Phase diagram of doped spin-Peierls systems

TL;DR

This paper models the phase diagram of doped CuGeO$_3$, highlighting how impurities induce local moments and disorder, leading to an inhomogeneous antiferromagnetic phase with no true long-range order, consistent with experimental observations.

Contribution

It introduces a combined mean field and real space decimation approach to analyze disorder effects in doped spin-Peierls systems, revealing a Griffith antiferromagnetic phase at low doping.

Findings

Transition to inhomogeneous Néel phase at low doping

Appearance of large magnetic clusters at high temperatures

Qualitative agreement with experimental phase diagrams

Abstract

The phase diagram of a model describing doped CuGeO$_3$ is derived.
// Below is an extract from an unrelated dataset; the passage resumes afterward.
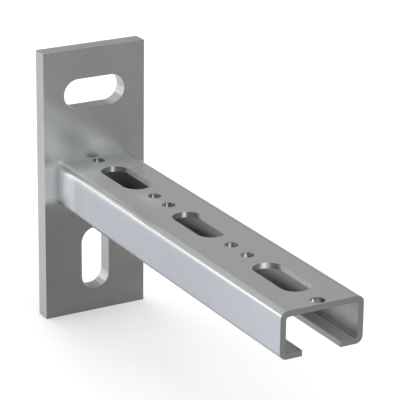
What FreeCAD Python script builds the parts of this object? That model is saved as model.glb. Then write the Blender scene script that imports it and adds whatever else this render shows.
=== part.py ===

The model emphasizes the role of local moments released by the impurities and randomly distributed inside the gaped singlet background. The phase diagram is investigated by two methods: (i) in a mean field treatment of the interchain coupling and (ii) in a real space decimation procedure in a two dimensional model of randomly distributed moments. Both methods lead to similar results, in a qualitative agreement with experiments. In particular, a transition to an inhomogeneous N\'eel phase is obtained for arbitrary small doping. From the decimation procedure, we interpret this phase at very low doping as a {\sl Griffith antiferromagnet}. Namely, it does not have a true long range order down to zero temperature. Nonetheless, large magnetically ordered clusters appear already at relatively high temperatures. This demonstrates the role of disorder in the theoretical description of doping in CuGeO$_3$. A detailed comparison with other approaches is also given.